One long hilly ride goes through an old village of Makrylongos, but from the car tour I knew it had a shelter with a tap. It was while I had my perspiring head under that tap, that I heard a laugh. A Greek woman stood in a long red skirt and white blouse, as if she’d walked out of a 1950s National Geographic Magazine, and waved a stick. I thought I was to be beaten but a herd of goats bleated by and the woman strode after them.
The drawback of cycling and writing in temperatures over 30C is the copious perspiration and odious mosquitoes. I’ve never before been with a band of writers that had a group aroma of citronella.
We had three explosions during the week. 1: a can of coke in a fridge set too cold. 2: a cigarette lighter left in the sun, and 3) in checking out a puncture, the tyre blew apart when I pumped it up. The bikes are kept outside and I would place my helmet on the ground with my gloves inside. On Wednesday night, after a literary evening of readings and wine, I found only one glove. It’s possible a pine martin mistook it for food, or a hat. I wear cycling gloves to reduce the possibilities of RSI from bike vibrations, and if I fall it’s preferable for the glove to be shredded than my skin. These arguments apply to one glove as to a pair so I rode the rest of the days with only one. I became that mad one-glove Englishman.
Did we see anything of the sad Greek recession? Not much on Methana. A vegan could live off the land. My ‘office’ was in the midst of fig trees bearing fruit. Not far away are nut trees, olives, pomegranates and other fruit. Philip told us that the church in Greece fed and clothed 200, 000 people out of a total of 11 million. Even so, we saw laughter and mobile phones chirping.
Speaking of birdsong, that bike of Mariel’s sounded like a bird. Both wheels aren’t quite true so I was riding with the brakes engaging at every revolution. Good for training. 12 gears – a Batavus Champion.
Yes, I wrote the blog pieces, and a couple of chapters of ARIA 3, found that its possible for this vegan to find enough to eat at Greek tavernas (baked aubergines, Greek Salad without the Feta, freshly baked bread dipped in olive oil), but most of all I’ve found new writer pals, new ancient landscapes and an amazing relaxing venue.

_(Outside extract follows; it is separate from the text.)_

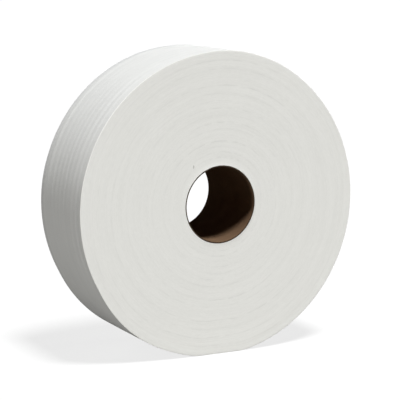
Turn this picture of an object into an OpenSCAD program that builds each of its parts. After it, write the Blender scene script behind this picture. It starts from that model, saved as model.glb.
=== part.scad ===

Photo of me between Agios Georgios and Limnisa, Methana, taken by Willa, who had travelled from Australia. Thanks Willa! And behold the group photograph taking on the last evening of my stay at Limnisa. Aspring and accomplished writers smiling in appreciation.


What an awesome adventure! Love the pictures and the story of your time there.
Thanks, Kerry. I add that I was ‘overdressed’ as a cyclist on Methana with my cycling helmet, specilist clothes and gloves. Some kids wore helmets but I only saw one other ‘racing’ bike and that bike was being ridden by a woman wearing a one-piece swimsuit with slippers!
As for the 3 explosions, some members said, ‘Hooray that’s the third and everything comes in threes.’
I said, ‘When does the next three start?’ Ha ha.
A final burn of excitement was on the way to the airport. The taxi driver was temporarily held up near Corinth at a road block. I don’t know why but he managed to get through – then we smelt the smoke and saw the fire engines! A forest and brush fire was raging and flames licked at our tyres. Aarrggh. Good thing the driver had bought us cold water at an earlier service station. Adds to the memories.
Wherever you go, sunshine and amazing events accompany you! Don’t know how on earth you get all that writing done!
nice article 🙂
That retreat looks absolutely awesome! Can US writers participate?
Marilyn, people go there from all over the world. It’s an international experience 🙂
Thanks for that information, Geoff. Very exciting idea for the future!
Looks like you had a fabulous time! Limnisa is a beautiful place. In fact, the whole of the Peloponnese is!